I am definitely for the reset. It solves all fairness issues with repeated uploading of similar algos in a very short time. Without the reset, it’s theoretically possible to target a top algo and reduce it’s rating drastically, so that it’s no longer in the top 10 and if that algo had already played with most algos, then there is no change to get up again.
One downside could be, that the time when nobody can upload algos needs to be longer since more matches have to be played to make it fair.

@IWannaWin Yes, a couple days ago I uploaded my algo and it reached first place within 4 hours. Getting up is not the issue.

1 Like

Good discussion! I can see valid points on both sides.

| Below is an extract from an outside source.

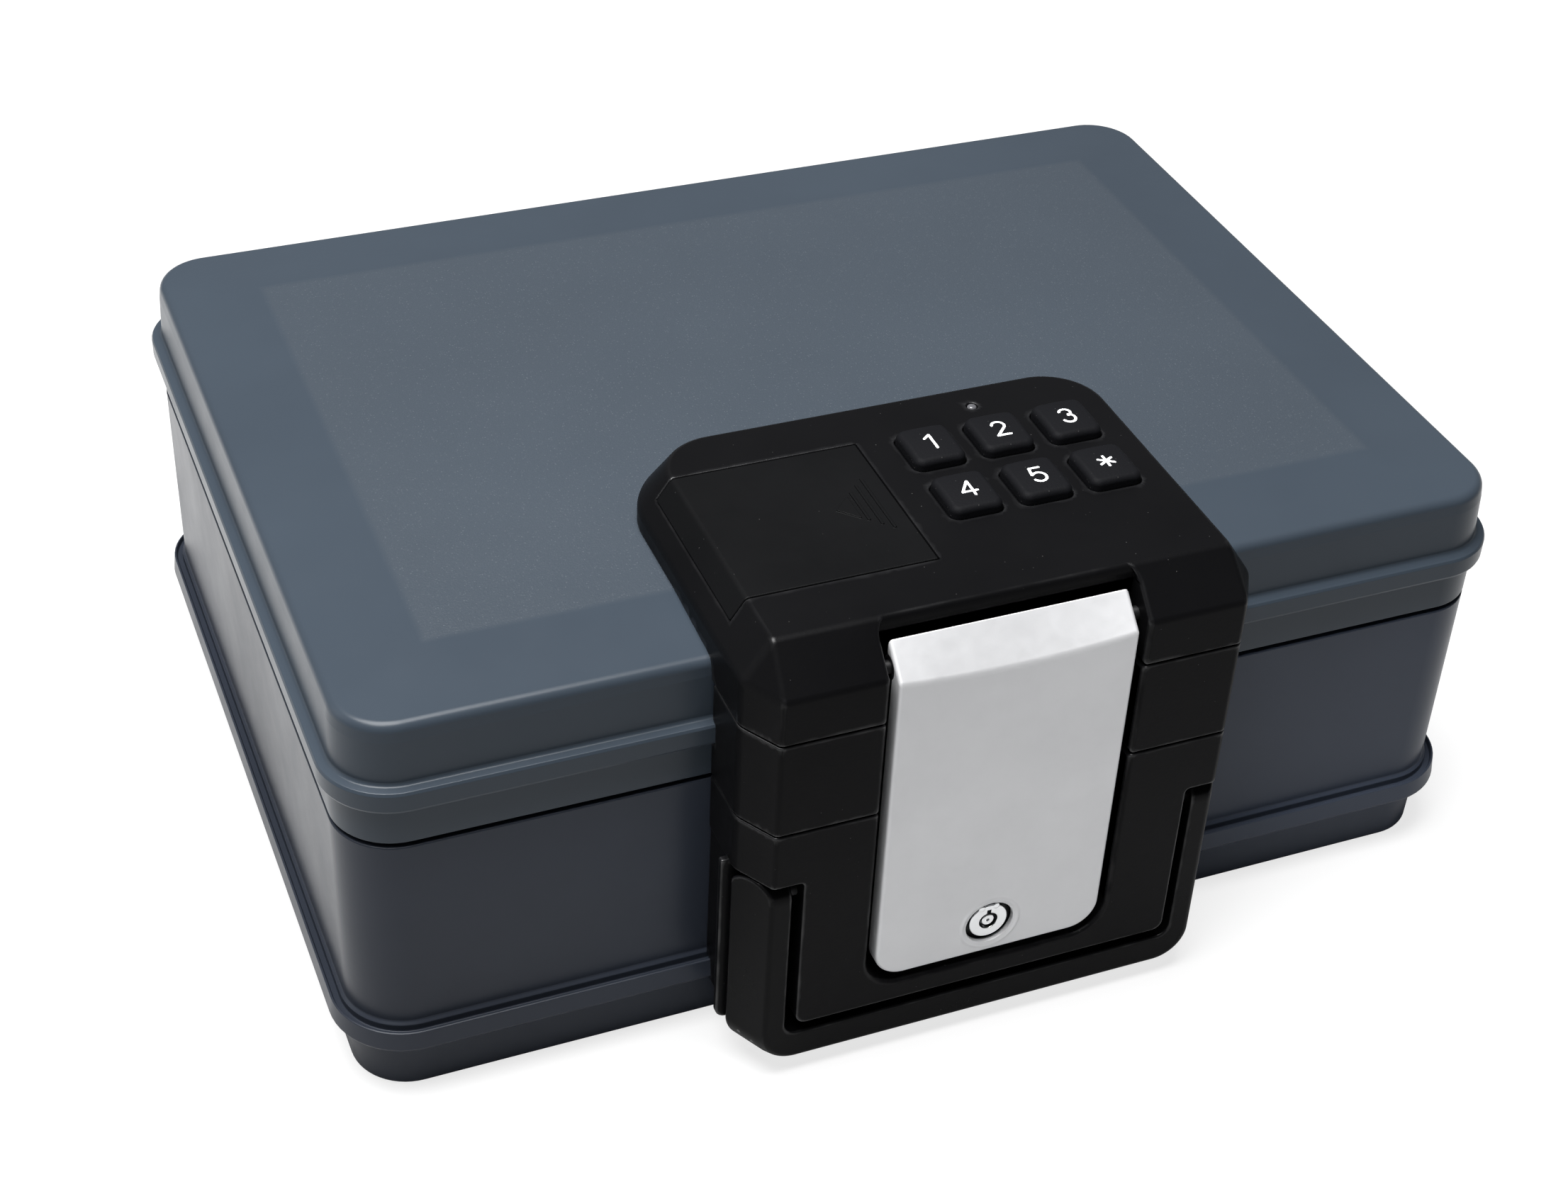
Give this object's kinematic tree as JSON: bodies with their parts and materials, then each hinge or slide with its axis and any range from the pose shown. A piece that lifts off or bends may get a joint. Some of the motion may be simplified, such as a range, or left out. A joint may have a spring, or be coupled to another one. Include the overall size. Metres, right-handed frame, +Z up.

I guess a lot of it comes down to how the global competition fits in these days. At one point, C1 wanted to incentivize participation throughout the season. In some ways the auto-competitions do this, but there is still no actual benefit to doing well in them right now.

If the season finals are going to be limited to the top 10 from the global leaderboard and there’s a full reset at the end, I agree with @IWannaWin that there is no practical point left to participating in the complete season. This rewards behavior like @Felix’s (I’m not trying to be accusational in this observation, by the way!) - only letting their algo compete on the global stage for very short periods of time before they remove it again.

But I don’t have any real answers to offer …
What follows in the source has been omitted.